Outside, ten women are sitting, clipping and bundling seedlings, while Maia is everywhere we turn our heads: directing tasks, checking the water where seedlings are soaking, going over orders in her ledger, wet-sweeping a work area. She is short and strong, her auburn hair neatly tied back, and has kind but firm brown eyes.
We are here at the peak of grafting season, which begins in March and lasts until the end of April, explains Igor Kozmidis, a foreman at the Mukhrani nursery. After the vines are grafted together, they are dipped into red paraffin for protection, stored in wet sawdust for two weeks, then moved to a wood-heated storage room, where they are kept at a temperature between 25 and 27 degrees Celsius for two weeks – enough time to begin sprouting.
“It is extremely important to maintain a constant temperature. Below 25 or above 27 can kill the vine,” Kobe says.
The seedlings are then placed in plastic bags of earth and put in a greenhouse for 45 days before they are ready to be sold. We ask Igor why someone from Kakheti would buy a saperavi grapevine here, in Shida Kartli, when it is native to Kakheti, and he replies that people are guaranteed the real deal at the Mukhrani nursery.
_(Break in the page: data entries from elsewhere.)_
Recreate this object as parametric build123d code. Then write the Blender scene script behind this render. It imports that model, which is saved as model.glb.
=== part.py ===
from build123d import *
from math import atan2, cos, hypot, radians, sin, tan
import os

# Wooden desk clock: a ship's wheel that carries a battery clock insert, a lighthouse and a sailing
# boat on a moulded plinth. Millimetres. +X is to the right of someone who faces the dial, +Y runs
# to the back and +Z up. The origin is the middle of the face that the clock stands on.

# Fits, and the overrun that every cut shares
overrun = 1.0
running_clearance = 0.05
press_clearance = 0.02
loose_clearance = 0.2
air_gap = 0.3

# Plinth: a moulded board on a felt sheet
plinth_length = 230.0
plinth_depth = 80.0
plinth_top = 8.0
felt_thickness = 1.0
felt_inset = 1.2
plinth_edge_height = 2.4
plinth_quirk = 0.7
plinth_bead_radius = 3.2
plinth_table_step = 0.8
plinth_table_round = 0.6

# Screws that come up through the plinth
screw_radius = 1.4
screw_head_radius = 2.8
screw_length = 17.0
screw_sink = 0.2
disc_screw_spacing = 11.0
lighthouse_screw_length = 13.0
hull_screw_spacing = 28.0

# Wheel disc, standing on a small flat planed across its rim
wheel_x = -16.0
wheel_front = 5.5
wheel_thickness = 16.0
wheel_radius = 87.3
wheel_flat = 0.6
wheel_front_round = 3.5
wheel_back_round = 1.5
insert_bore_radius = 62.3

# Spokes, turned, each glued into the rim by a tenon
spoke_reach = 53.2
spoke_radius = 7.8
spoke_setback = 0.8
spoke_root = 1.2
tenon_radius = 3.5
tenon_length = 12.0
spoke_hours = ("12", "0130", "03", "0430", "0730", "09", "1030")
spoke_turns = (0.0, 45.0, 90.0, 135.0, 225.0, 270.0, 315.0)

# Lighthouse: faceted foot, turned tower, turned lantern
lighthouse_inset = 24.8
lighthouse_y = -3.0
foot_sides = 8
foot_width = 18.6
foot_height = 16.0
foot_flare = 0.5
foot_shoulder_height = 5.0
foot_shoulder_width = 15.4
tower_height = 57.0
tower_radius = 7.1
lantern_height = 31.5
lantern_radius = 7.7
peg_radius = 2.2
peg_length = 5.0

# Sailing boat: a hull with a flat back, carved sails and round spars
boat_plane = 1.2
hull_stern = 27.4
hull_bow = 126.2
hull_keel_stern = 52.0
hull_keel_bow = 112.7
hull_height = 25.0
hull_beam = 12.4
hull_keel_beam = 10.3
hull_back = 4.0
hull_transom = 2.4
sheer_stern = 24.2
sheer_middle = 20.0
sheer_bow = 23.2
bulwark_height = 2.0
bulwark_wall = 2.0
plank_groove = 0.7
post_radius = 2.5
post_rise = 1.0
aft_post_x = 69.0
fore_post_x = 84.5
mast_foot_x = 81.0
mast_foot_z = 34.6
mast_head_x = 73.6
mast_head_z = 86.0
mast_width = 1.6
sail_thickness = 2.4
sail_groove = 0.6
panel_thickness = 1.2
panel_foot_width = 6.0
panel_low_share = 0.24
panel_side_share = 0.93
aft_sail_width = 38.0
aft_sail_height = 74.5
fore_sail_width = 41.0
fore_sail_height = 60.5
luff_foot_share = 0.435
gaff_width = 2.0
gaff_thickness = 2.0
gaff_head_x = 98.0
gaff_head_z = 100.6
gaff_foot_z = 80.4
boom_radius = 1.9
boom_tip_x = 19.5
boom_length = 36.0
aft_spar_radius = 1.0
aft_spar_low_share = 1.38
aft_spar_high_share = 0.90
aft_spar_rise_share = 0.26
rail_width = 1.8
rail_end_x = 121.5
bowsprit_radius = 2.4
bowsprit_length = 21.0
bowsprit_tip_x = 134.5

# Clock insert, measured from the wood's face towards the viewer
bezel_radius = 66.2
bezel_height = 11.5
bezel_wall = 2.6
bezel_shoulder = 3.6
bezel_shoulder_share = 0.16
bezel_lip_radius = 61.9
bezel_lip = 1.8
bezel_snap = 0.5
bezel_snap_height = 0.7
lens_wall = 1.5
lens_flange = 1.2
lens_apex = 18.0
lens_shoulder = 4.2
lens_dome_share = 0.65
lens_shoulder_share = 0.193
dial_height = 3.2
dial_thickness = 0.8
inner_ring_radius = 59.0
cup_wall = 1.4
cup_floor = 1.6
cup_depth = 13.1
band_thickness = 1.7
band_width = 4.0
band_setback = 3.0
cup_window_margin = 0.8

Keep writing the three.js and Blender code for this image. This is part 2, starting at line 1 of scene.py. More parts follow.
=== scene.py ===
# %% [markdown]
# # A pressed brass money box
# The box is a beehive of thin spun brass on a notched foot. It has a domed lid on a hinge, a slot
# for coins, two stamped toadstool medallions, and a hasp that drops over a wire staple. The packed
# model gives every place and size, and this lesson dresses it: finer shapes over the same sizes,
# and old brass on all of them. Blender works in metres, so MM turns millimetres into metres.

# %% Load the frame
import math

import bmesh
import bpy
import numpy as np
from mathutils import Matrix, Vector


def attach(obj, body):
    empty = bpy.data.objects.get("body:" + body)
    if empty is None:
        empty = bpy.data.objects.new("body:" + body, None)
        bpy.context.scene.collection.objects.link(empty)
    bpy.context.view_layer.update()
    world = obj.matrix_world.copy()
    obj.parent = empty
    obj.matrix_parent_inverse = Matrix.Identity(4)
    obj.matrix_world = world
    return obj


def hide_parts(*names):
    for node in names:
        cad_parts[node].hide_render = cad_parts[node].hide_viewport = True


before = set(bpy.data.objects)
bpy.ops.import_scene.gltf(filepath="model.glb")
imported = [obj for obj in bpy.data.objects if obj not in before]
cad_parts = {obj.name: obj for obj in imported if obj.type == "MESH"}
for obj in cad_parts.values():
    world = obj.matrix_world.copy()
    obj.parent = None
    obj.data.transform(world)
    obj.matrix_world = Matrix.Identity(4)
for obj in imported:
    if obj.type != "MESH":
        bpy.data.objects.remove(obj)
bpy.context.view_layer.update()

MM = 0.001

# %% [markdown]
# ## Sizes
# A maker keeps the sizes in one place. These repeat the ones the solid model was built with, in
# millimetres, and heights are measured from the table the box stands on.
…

“We go to Kakheti in the summer and check to see how the grapes – not just leaves – are growing and we make notes. It’s normal that people will come here, buy vines and take them back to Kakheti to plant,” he explains.
Demand has grown over the years, a sign of Georgia’s evolving wine culture, but instead of expanding, Kobe and his family maintain a consistent capacity of about one million seedlings a year, with a local staff numbering around 45 people.
Kobe kneels down to show us a vine in one of his greenhouses where several women are sitting snipping the ends off rootstock. The cracks of his bark-like hands are filled with earth. “I don’t have a vineyard, I have this. This is my vineyard,” he says, nodding at hundreds of seedlings with a sunbaked smile.
As we head back to the car, Gio tells us Kobe and his family are not “typical” business owners who drive a Mercedes and pay people to order employees around: “I respect these people because they are there every day, working hard with their own hands. This is a good business but you would never know it by looking at them.”